The first surprise of IEM also came in the Ro12 as Vortix ate ForGG alive, not giving him even a single set. Although every one of those games started with ForGG getting an early advantage by killing a hatchery, Vortix was always able to find a way to come back and make the terran pay for the early-game insults.

After this game, the level of excitement slowed down for a while as three more 3-0's were delivered in Slivko vs SortOf, Violet vs Bomber and Nerchio vs MC. Seeing two of the Korean favorites go out in that way was shocking but as it turned out, the madness would persist for a little more.

"Vortix, who the hell are you?!"

Often was that sentence on Tastosis' lips as the young Spaniard took on Supernova, the terran who after his group stage run was pronounced the player with the best chances to take it all.

In a series too grand for this small recap, Vortix did the unthinkable and recovered from a 1-2 disadvantage in two series that would become the bannermen of this IEM. Seemingly figured out stylistically, Vortix began the series outclassed in every sense of the word. Supernova was one step ahead, always, countering the muta tech preemptively and killing Vortix's thirds without transitioning into a game loss like ForGG. Even on Ohana - which was Vortix's first win in this series - the zerg had to fight tooth and nail to pull a sweaty victory.

The comeback began on Metropolis, although the early game didn't suggest one such deed. Vortix's weak early game almost costs him the game once more as a hellion/MM push kills more stuff than is legal, denies the spire, snipes two evo chambers and leaves the zerg base in ruins. Thanks to the large distances on Metropolis and a couple of overcommitments by Supernova, however, Vortix is able to claw his way back and push it to the late-game.

And everybody already knows how scary Vortix is past the 20th minute mark. The brood lord/ultralisk death ball ran absolutely uncontested no matter how hard Supernova tried to cook a miracle with four vikings and no production.
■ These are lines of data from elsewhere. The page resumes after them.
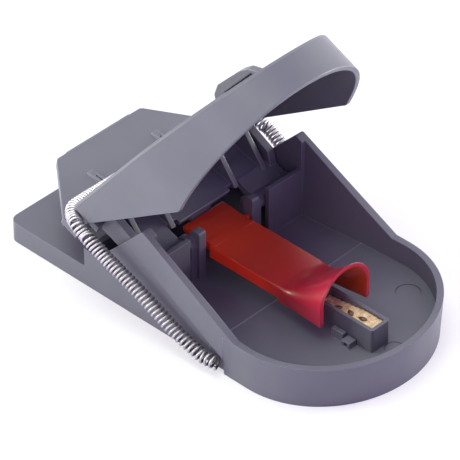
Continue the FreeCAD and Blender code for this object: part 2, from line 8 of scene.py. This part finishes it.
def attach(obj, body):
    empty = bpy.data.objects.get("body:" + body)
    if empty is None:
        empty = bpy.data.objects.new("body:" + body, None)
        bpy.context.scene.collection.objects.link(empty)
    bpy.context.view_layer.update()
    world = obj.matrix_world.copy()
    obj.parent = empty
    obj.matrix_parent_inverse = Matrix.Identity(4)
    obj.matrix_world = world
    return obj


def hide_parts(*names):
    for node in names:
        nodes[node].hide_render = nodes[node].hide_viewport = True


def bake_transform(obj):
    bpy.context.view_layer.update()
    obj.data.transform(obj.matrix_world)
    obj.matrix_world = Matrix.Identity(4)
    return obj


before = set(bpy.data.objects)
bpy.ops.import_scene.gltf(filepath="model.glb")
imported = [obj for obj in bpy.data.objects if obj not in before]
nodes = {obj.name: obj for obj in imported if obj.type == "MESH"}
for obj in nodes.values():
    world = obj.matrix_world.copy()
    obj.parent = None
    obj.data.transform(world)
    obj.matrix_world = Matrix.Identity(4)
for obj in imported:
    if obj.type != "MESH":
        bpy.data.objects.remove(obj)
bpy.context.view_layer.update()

# Hinge line of the jaw and the angle it is set open, as in the model
HINGE = Vector((0, 0.0077, 0.0122))
SET_ANGLE = math.radians(65.65)

# Floor of the tray: ejector-pin rings (x, y, radius) with painted shadow on their far side, and a painted
# highlight on the line where the floor changes slope
EJECTOR_RINGS = ((0.01816, -0.03216, 0.00278), (0.0019, -0.0429, 0.0022))
EJECTOR_LINE = 0.0003
EJECTOR_FADE = 0.003
EJECTOR_PAINTED_SHADOW = 0.2
CREASE_Y = -0.0132
CREASE_LINE = 0.00022
CREASE_PAINTED_HIGHLIGHT = 1.6
FLOOR_LOWEST = 0.0035
FLOOR_HIGHEST = 0.00515

# Moulded plastic, with a painted highlight along its edges
EDGE_GAIN = 3.0
GRAIN_DEPTH = 0.00004
PLASTIC_GLOSS = 0.4

# Trigger: where its colour starts and ends, the middle of its tunnel, and what counts as facing inwards
RED_FRONT = -0.029
RED_REAR = 0.004
TUNNEL_Z = 0.0085
INWARDS = -0.001
# Painted light on the deck's upright sides: how upright a face must be, where along the deck it starts, and
# how fast it rises
UPRIGHT_FROM = 0.7
DECK_FROM = 0.3
SIDE_GAIN = 4.0

# Springs: coil and wire, distance between curls, length of the first two parts of the middle line, and
# its points in millimetres, where the rise starts from the rim and the rest belongs to the closed jaw
COIL_R = 0.0017
WIRE_R = 0.00031
WIRE_SIDES = 8
STEPS_PER_TURN = 16
STRETCHED_PITCH = 0.00124
CLOSE_PITCH = 0.0009
GROOVE_PITCH = 0.00074
RISE_LENGTH = 0.0398
CORNER_LENGTH = 0.0105
LINE_STEPS = 40
RIM_HALF = 26.1
SPRING_RISE = ((0.2, -17.4, 2.85), (0.5, -16.1, 2.95), (0.6, -14.5, 2.85), (0.65, -12.8, 2.98),
               (0.8, -5.7, 5.1), (1.3, 5.3, 10.65), (1.8, 14.7, 15.0), (2.05, 19.3, 17.4))
SPRING_CORNER = ((27.9, 8.0, 26.6), (27.84, 7.96, 28.4), (27.6, 8.0, 30.0), (26.3, 9.2, 31.95),
                 (25.02, 9.85, 33.4), (23.6, 10.13, 34.25))
SPRING_GROOVE = ((21.0, 10.2, 34.4), (16.0, 10.2, 34.38), (10.2, 10.2, 34.35))

# Painted shade on the wire towards and away from the coil's middle, at the front end and in the groove
FRONT_SHADE = (0.18, 0.6)
GROOVE_SHADE = (0.5, 0.88)
SHADE_FROM = -0.55
SHADE_OVER = 0.8
LIFT_FROM = 0.45
LIFT_OVER = 0.37

# Bait: block of paste, its uneven top and how far that drops towards the rear, and the seeds (y, turn)
PASTE_HALF = 0.00198
PASTE_FRONT = -0.03968
PASTE_REAR = -0.02382
PASTE_BOTTOM = 0.00582
PASTE_TOP = 0.01015
PASTE_COLUMNS = 14
PASTE_ROWS = 56
PASTE_LUMP = 0.00012
PASTE_SMALL_LUMP = 0.00008
PASTE_EDGE = 0.0006
PASTE_DROP = 0.0013
DROP_FROM = -0.0345
DROP_OVER = 0.0095
SEED_X = -0.0004
SEED_Z = 0.01022
SEED_HALF = (0.00062, 0.0011, 0.00046)
SEED_TAPER = 0.28
SEED_TILT = (0.05, 0.1)
SEEDS = ((-0.0285, 0.5), (-0.0321, -0.3), (-0.0356, 0.25))

# Studio: lamps (name, place, size, power, colour), white floor, and camera in millimetres
LAMPS = (
    ("overhead", (-0.1, 0.1, 1.0), 0.6, 6.0, (0.82, 1.0, 0.73)),
    ("rear_left", (-0.65, 0.75, 0.3), 0.4, 8.2, (0.89, 1.0, 0.73)),
    ("left", (-0.75, -0.15, 0.62), 0.26, 1.3, (1.0, 1.0, 0.9)),
    ("right", (0.9, -0.3, 0.2), 0.4, 8.6, (0.94, 1.0, 0.78)))
LAMP_AIM = (0, 0, 0.02)
FLOOR_HALF = 3.0
FLOOR_Z = -0.00002
FLOOR_GLOW = 0.5
CAMERA_PLACE = (-549.6, -522.9, 612.2)
CAMERA_AIM = (11.50, 15.33, 0)
CAMERA_LENS = 345.95


def mm(x, y, z):
    return Vector((x, y, z)) / 1000


def in_set_pose(point):
    """Point of the closed jaw swung back to the set pose."""
    return HINGE + Matrix.Rotation(-SET_ANGLE, 3, "X") @ (point - HINGE)


def share_of(value, start, over):
    """Nothing up to start, rising to one over the distance given."""
    return min(1.0, max(0.0, (value - start) / over))


# Shader nodes

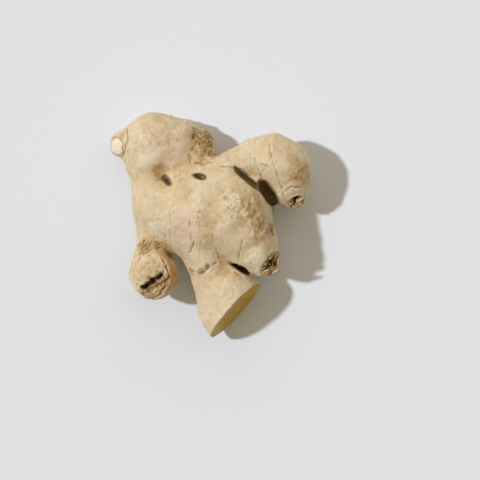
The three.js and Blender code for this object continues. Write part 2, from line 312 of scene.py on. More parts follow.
# Each pocket has its middle and half size in mm and its turn in degrees.
POCKETS = [
    ((-28.2, -27.6, 32.0), (6.4, 1.2, 9.0), 31), ((-25.0, -25.3, 32.0), (3.2, 1.5, 8.0), 50),
    ((-28.6, -27.0, 32.0), (2.2, 1.3, 7.0), 75), ((-27.0, -28.2, 32.0), (1.7, 1.0, 6.0), -30),
    ((-31.8, -30.2, 30.5), (2.8, 1.5, 8.0), 8), ((-21.2, 22.2, 27.5), (3.4, 1.6, 9), -48),
    ((-18.6, -15.6, 25.0), (4.2, 0.9, 8.0), -38), ((-4.7, 24, 29), (4.2, 1.6, 7), -19),
    ((15.4, -21.2, 22), (6.4, 1.6, 9), -31), ((10.8, -18.6, 25), (4.4, 0.75, 5), -26),
    ((18.6, 23, 30), (9, 2.0, 7), -42), ((29.2, 15.6, 26), (8.4, 3.3, 13), -57),
]
# Each scar has its middle, the way it faces, its radius, the number of its cracks and a seed.
STARS = [
    ((30.0, -18.6, 28.0), (0.74, -0.3, 0.6), 7.0, 8, 1),
    ((42.4, 12.2, 23.0), (0.45, -0.6, 0.66), 4.6, 7, 2),
    ((2.0, 38.5, 13.0), (0.94, -0.1, 0.3), 6.0, 7, 3),
    ((31.0, 6.2, 15.0), (0.9, -0.1, 0.3), 4.6, 6, 4),
    ((18.0, -2.0, 4.5), (0.35, 0.1, -0.93), 4.6, 6, 5),
]

bpy.ops.object.select_all(action="DESELECT")
bpy.ops.mesh.primitive_uv_sphere_add(segments=16, ring_count=10, radius=1)
egg = bpy.context.object


def placed_copy(model, name, middle, size, along, facing):
    """A copy of a model, its x turned along and its z turned to facing, at a place in mm."""
    z = Vector(facing).normalized()
    x = (Vector(along) - z * Vector(along).dot(z)).normalized()
    turn = Matrix((x, z.cross(x), z)).transposed().to_4x4()
    spot = Matrix.Translation(Vector(middle) * MM)
    mesh = model.data.copy()
    mesh.transform(spot @ turn @ Matrix.Diagonal((*(Vector(size) * MM), 1)))
    piece = bpy.data.objects.new(name, mesh)
    bpy.context.collection.objects.link(piece)
    return piece


def joined(pieces, name):
    """Makes one piece of several."""
    bpy.ops.object.select_all(action="DESELECT")
    for piece in pieces:
        piece.select_set(True)
    bpy.context.view_layer.objects.active = pieces[0]
    bpy.ops.object.join()
    pieces[0].name = name
    return pieces[0]


def scar_axes(facing):
    """Two directions at right angles in the plane of a scar."""
    facing = np.array(facing) / np.linalg.norm(facing)
    side = np.cross(facing, (0, 0, 1))
    side /= np.linalg.norm(side)
    return facing, side, np.cross(side, facing)


eggs = []
for middle, half, turn in POCKETS:
    way = (math.cos(math.radians(turn)), math.sin(math.radians(turn)), 0)
    eggs.append(placed_copy(egg, "egg", np.array(middle) - BOX_MIDDLE, half, way, (0, 0, 1)))
for middle, facing, radius, cracks, seed in STARS:
    random = np.random.default_rng(seed)
    facing, side, up = scar_axes(facing)
    for crack in range(cracks):
        angle = 2 * math.pi * (crack + random.uniform(-0.3, 0.3)) / cracks
        out = math.cos(angle) * side + math.sin(angle) * up
        way = out + random.uniform(-0.9, 0.9) * np.cross(facing, out)
        spot = np.array(middle) - BOX_MIDDLE + out * radius * random.uniform(0.3, 0.75)
        size = (radius * random.uniform(0.3, 0.5), random.uniform(0.45, 0.8), random.uniform(2.0, 3.2))
        eggs.append(placed_copy(egg, "egg", spot, size, way, facing))
bpy.data.objects.remove(egg)
gaps = joined(eggs, "gaps")
mesh_anew(gaps, POCKET_CELL)
gap_spots = read_places(gaps)
ragged = RAGGED * (noise(gap_spots, 1.7, 81) + 0.8 * noise(gap_spots, 0.8, 82))
from_slit = np.linalg.norm(gap_spots + BOX_MIDDLE - SLIT_MIDDLE, axis=1)
ragged *= np.where(from_slit < SLIT_REACH, SLIT_RAGGED, 1.0)
write_places(gaps, gap_spots + read_normals(gaps) * ragged[:, None])


def tree_of(piece):
    """A piece's faces, in mm, for finding the nearest place on it."""
    corners = [Vector(p) for p in read_places(piece)]
    return BVHTree.FromPolygons(corners, [tuple(p.vertices) for p in piece.data.polygons])


gap_tree = tree_of(gaps)
uncut_tree = tree_of(skin)
select_only(skin)
cut = skin.modifiers.new("gaps", "BOOLEAN")
cut.operation = "DIFFERENCE"
cut.solver = "MANIFOLD"
cut.object = gaps
bpy.ops.object.modifier_apply(modifier=cut.name)
bpy.data.objects.remove(gaps)
mesh_anew(skin, CELL)
ease_skin(LAST_EASING_ROUNDS)

places = read_places(skin)
normals = read_normals(skin)
edges = read_edges(skin)
count = len(places)
tree = tree_of(skin)
eye = Vector((VIEW_MIDDLE[0] / MM, VIEW_MIDDLE[1] / MM, CAMERA_HEIGHT / MM))


def on_skin(x, y):
    """The place on the skin, in mm, that is seen from above at x, y, or else the one nearest to it."""
    aim = Vector((x - BOX_MIDDLE[0], y - BOX_MIDDLE[1], SUBJECT_HEIGHT / MM))
    seen = tree.ray_cast(eye, (aim - eye).normalized())[0]
    return np.array(seen or tree.find_nearest(aim)[0])


def near_line(points):
    """Each place's distance from a line drawn on the skin through plan points, in mm: + to its left."""
    points = np.array(points, float)
    gaps = np.linalg.norm(np.diff(points, axis=0), axis=1)
    run = np.concatenate(([0], np.cumsum(gaps)))
    steps = np.arange(0, run[-1] + 0.3, 0.4)
    drawn = [on_skin(np.interp(s, run, points[:, 0]), np.interp(s, run, points[:, 1])) for s in steps]
    drawn = np.array(drawn)
    ways = np.gradient(drawn, axis=0)
    away = np.full(count, 99.0)
    low, high = drawn.min(axis=0) - 6, drawn.max(axis=0) + 6
    close = np.flatnonzero(np.all((places > low) & (places < high), axis=1))
    gap = places[close][:, None, :] - drawn[None, :, :]
    squares = np.sum(gap * gap, axis=2)
    foot = np.argmin(squares, axis=1)
    to_left = np.cross(normals[close], ways[foot])
    side = np.sign(np.sum(to_left * (places[close] - drawn[foot]), axis=1))
    away[close] = np.sqrt(np.min(squares, axis=1)) * np.where(side == 0, 1, side)
    return away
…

After pulling yet another theoretically impossible comeback, it looked like Antiga, Zerg's bane, might finally be the end of Vortix. Supernova played it by the book - he took a fourth, held it and kept denying Vortix's own fourth until the Spaniard was almost broke.

One does not simply scratch out Vortix, however, and with a couple of seemingly desperate ultra/baneling raids, he was able to snipe the center base and put Supernova on the ropes. By that time, the economy of the terran was scarce - he had no back up explansion plan should his fourth be taken down.

The area north of the center soon became the focal point of the conflict. Both players had minimalistic armies. Vortix was long-distance mining, trying to collect enough money for a hatchery while Supernova was flying CCs all over the place in a search for a base not blocked by a ling. There was none, however, and by some miracle Vortix delivered a comeback in large part unexplainable.

Zergs with M.U.L.E.s?

After the first three sets, the Mvp vs Slivko match looked everything but unusual. Mvp was making sure that Slivko does not secure his late-game economies and was slapping him around with relative ease and was now looking forward to close the series on Metropolis.

Yet, this is Metropolis, and nothing simply end there as another candidate for "Sickest game of IEM Gamescom" arrived.

The mid-game went relatively uneventful as it becomes this map with the exception of Mvp's multi-pronged drops that Slivko has troubles defending. On the other hand, the zerg shows his brood lords and gears for a ultralisk transition hoping to bait Mvp into a bad tech but Mvp does not fall for it and keeps turtling behind his planetary wall, harassing Slivko's bases every chance he gets.

As the game progresses even further, Mvp switches to sky terran and sends his SCVs to die, which would become the highlight of the series. Instead of just diligently slaughtering the SCV present, Slivko pulls out a chain neural... and builds a command center!

As chills are felt by many a nerd back, Mvp decides it's the time to move in before zerg gets MULEs... Yamato cannons, seeker missiles and fungal growths color the sky on Metropolis but the air of Mvp is too strong. Slivko gg's, ending a series much worthy of this whole playday.

Being exhausted from the action packed, emotional day, the IEM audience was left asking itself "What it God's name will day five bring us?"